I was sooo very tempted to address this narrative on social media today (being our wedding anniversary), but at the same time, I don’t want to go around trying to destroy his friendships or just as bad destroy my own by seeming spiteful. Do I trust that friends will see through the woe-is-me victimhood or am I going to look like the heartless bitch who left him at his lowest? By keeping quiet am I still trying to protect him in other people’s eyes or just trying to avoid my own shame that I was a chump for so long?
Your blog and the stories you share have been a lifeline for me, I am working hard to stop trying to untangle that skein and finally reach ‘meh’ and that wouldn’t have been possible without your wisdom that there was nothing I could do to make things play out any differently since Cluster-B will be Cluster-B.
Thank you, best wishes in this weird time,
The truth is not “spiteful,” it’s just the truth. He cheated on you and dumped you. That’s the truth.
Who you choose to tell the truth to is YOUR choice. There are a few good reasons not to emotionally vomit raw honesty over everyone after discovery (although I’m convinced this part of chumpdom is pretty inevitable). Those reasons are: your own dignity; discretion that could favor you in a divorce settlement (if he were screwing a co-worker for example, and you needed a settlement before he got fired for it); your children’s feelings.
Out of those three examples, I’m still in favor of telling the truth. It’s all in how you deliver it. Example 1 — you can tell your story without embellishment. “Why are we divorcing? I didn’t like his girlfriend.” Or whatever pithy one-liner you’ve got. Example 2. Divorce settlement? Lower the boom when you’ve got one. (Tell the other chumps.) Example 3. Tell children in age-appropriate ways without editorializing so they’re not gaslighted, lest they think people just “fall out of love” and break up families for no reason.
Not a single of these examples is the truth being delivered “spiteful.” (And when it comes to infidelity, I’d still take spiteful truth over no truth. I learned I was a chump from the OW — and she wasn’t nice about it. I’m still glad I found out.)
Your ex fired you from the job of keeping his good opinion alive when he cheated on and abandoned you. You’re not his PR agent. Please tell the people closest to you what happened, so you can have their support. Outer rings of social media “friends” are not something I would worry myself about now.
I have been extremely careful not to tell our mutual friends about his fuckedupness and the role it played in destroying our marriage because it didn’t seem fair.
Being cheated on and abandoned is not fair. I don’t see your STBX tripping over himself concerning himself with a fair narrative.
You’re divorcing and there will be no “mutual friends”. I’m sorry. There are the people who know what he did and are okay with it. And those who know and are repulsed and support you. People who are okay with your abuse, being defrauded and abandoned, are not your friends. At most they are former social acquaintances.

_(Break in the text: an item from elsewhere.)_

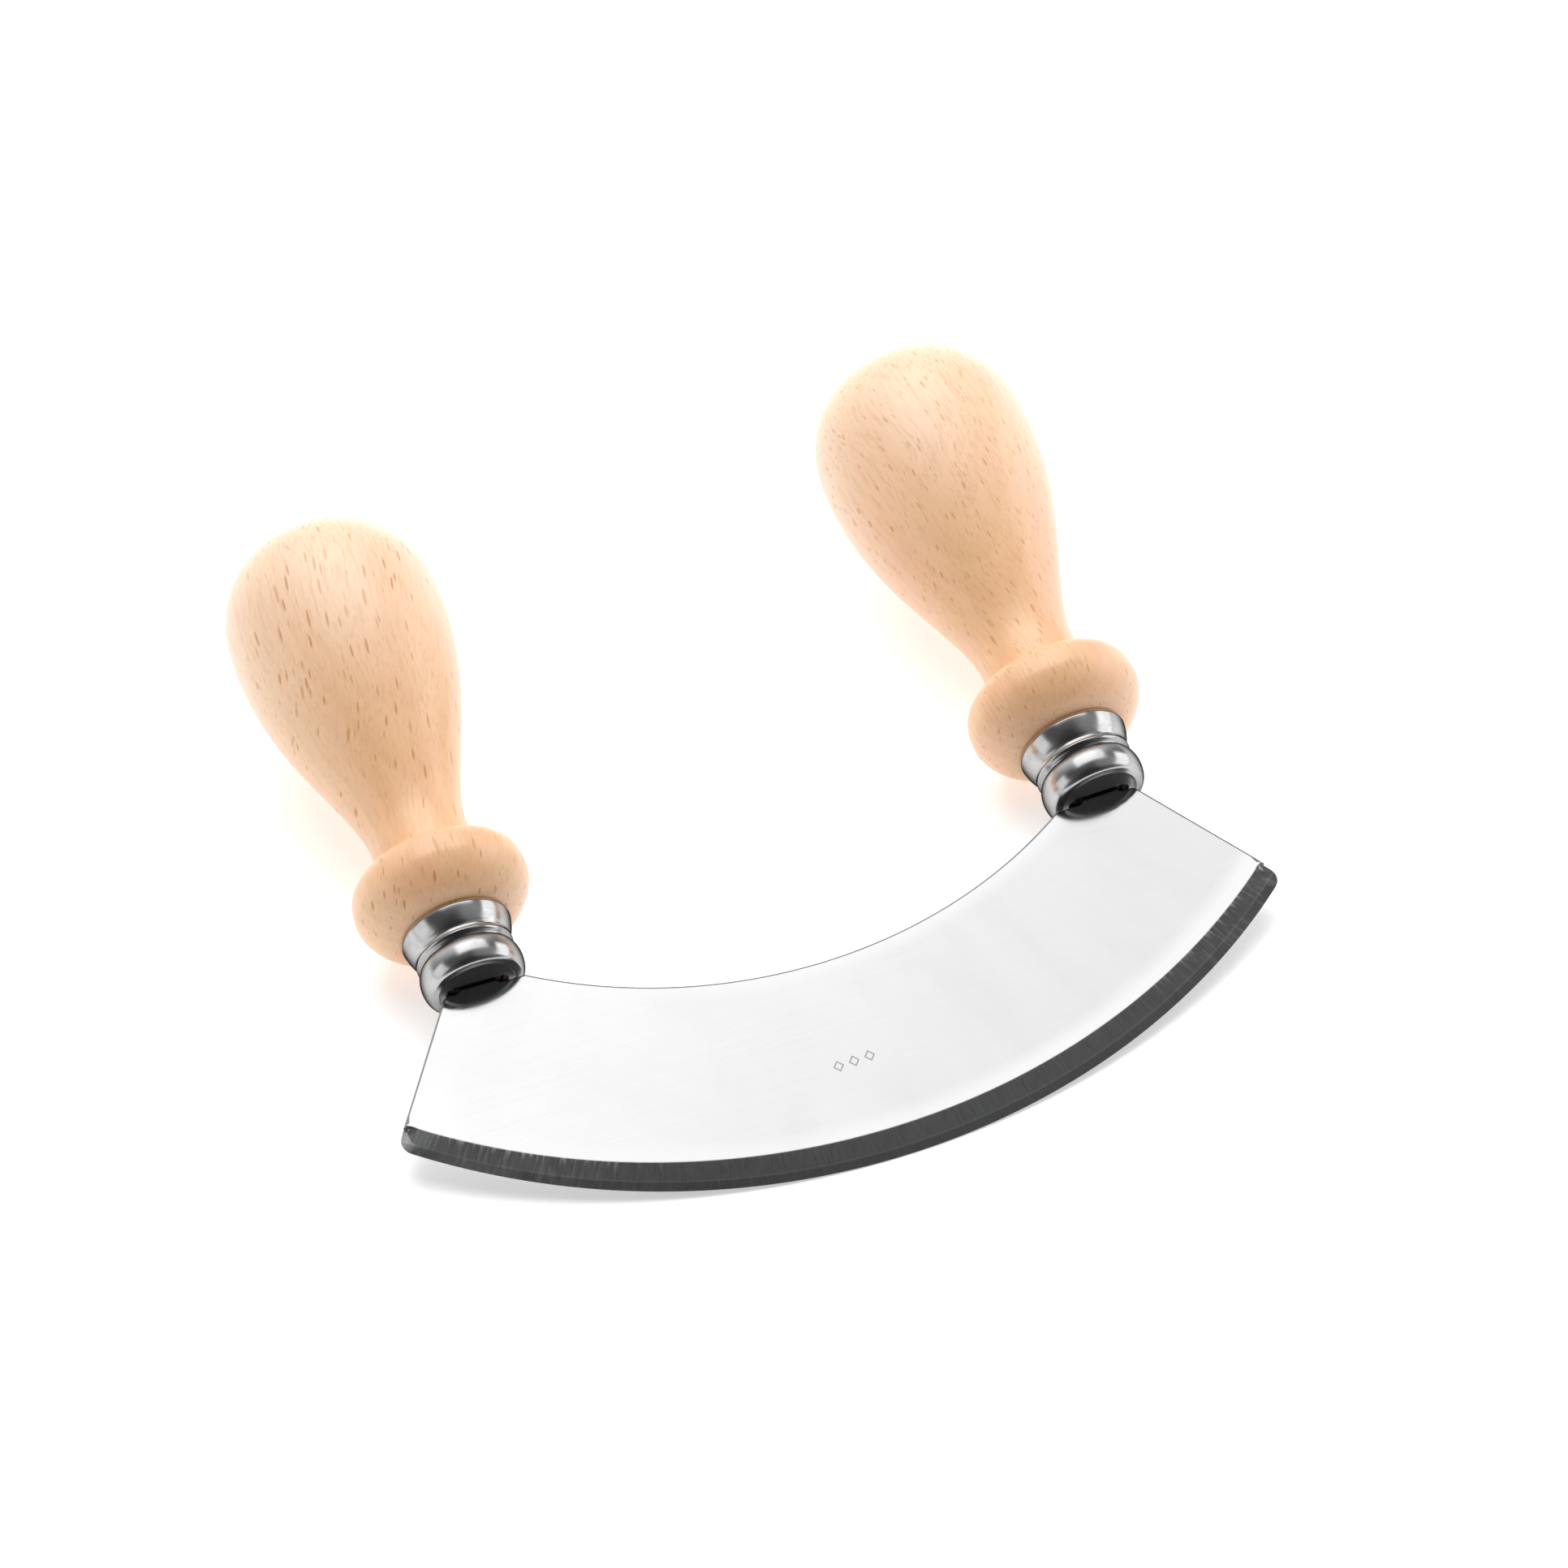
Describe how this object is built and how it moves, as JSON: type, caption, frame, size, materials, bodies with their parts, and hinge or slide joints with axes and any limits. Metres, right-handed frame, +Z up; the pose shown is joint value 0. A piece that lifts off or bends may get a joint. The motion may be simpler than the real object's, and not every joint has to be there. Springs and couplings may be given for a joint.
{
  "type": "mezzaluna herb chopper",
  "caption": "Rocking herb chopper: a crescent steel blade with a ground outer edge, held by pear-shaped turned wooden handles in polished ferrules at its ends.",
  "frame": {"origin": "centre of the bounding box in X and Y, at its bottom: the level surface that the chopper lies on", "axes": "+X along the blade, +Y from the cutting edge towards the knobs, +Z up from the table"},
  "size_m": [0.14, 0.1322, 0.0408],
  "materials": {
    "blade_steel": "satin polished, ground bevel",
    "ferrule_metal": "polished",
    "beech": "turned, thin satin lacquer",
    "resin": "cured, hidden"
  },
  "bodies": {
    "root": {"blade": "blade_steel", "left_ferrule": "ferrule_metal", "right_ferrule": "ferrule_metal", "left_handle": "beech", "right_handle": "beech", "left_tang_adhesive": "resin", "right_tang_adhesive": "resin"}
  },
  "joints": []
}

I don’t know how close you are to these people, but if you can’t tell at least one of them about the most significant, awful thing that ever happened to you, I don’t think you’re that intimate.
The problem is, you’ve unwittingly abetted the campaign against you by staying silent. Fuckwits abhor a vacuum. So, he’s filling in his own self-serving narrative.
this public post has had the desired effect and gathered him a lot of sympathy
He cheated his way into this mess, and would like sympathy for his nebulous crisis? Poor sausage. Do you see the manipulation here? Misfortune has just mysteriously descended on him, like a bummer cloud. He suffers. He hints. Maybe he’s hurt someone? People jump on that grenade. “Oh no! I’m sure you’re okay. Staunch the flow of suffering at once!” He is absolved.
Much different than the TRUTH. I left my wife after she asked too many questions about my cheating. Then I quit my job to voluntarily impoverish myself before a divorce.
Much less sympathetic. See how that works?
Do I trust that friends will see through the woe-is-me victimhood or am I going to look like the heartless bitch who left him at his lowest?
You know what’s worse than being perceived as “heartless bitch”? Being fucked over in a divorce settlement. He’s already quit his job and abandoned you. Reach out and GET HELP. To a lawyer, to your family, to a legal aid society. Build a support team. Who cares what his friends think?
I wonder if you feel like you can’t speak of what happened because you think you can “nice” him into a fair divorce. You cannot. Forget HIS feelings — he didn’t consider yours! — forget his friends’ feelings — and PROTECT yourself.
He was never cruel or abusive, but frequently checked out from me and our life together. He had two online affairs that he has admitted to, but I have good reason to suspect something happened IRL too
Cheating is abuse. It’s risking your health and well-being. It’s financial abuse. He quit his job before the divorce. That’s all abuse.
By keeping quiet am I still trying to protect him in other people’s eyes or just trying to avoid my own shame that I was a chump for so long?
You have NOTHING to be ashamed about. He treated you appallingly. You’re divorcing. Be mad, grieve, cross-stitch “fuck” on to throw pillows — do anything, but don’t carry HIS shame.
Freedom begins with telling people what happened. You told us. Now tell the people who can support you (family, lawyer, those closest) and liberate yourself from Mr. Sadz today.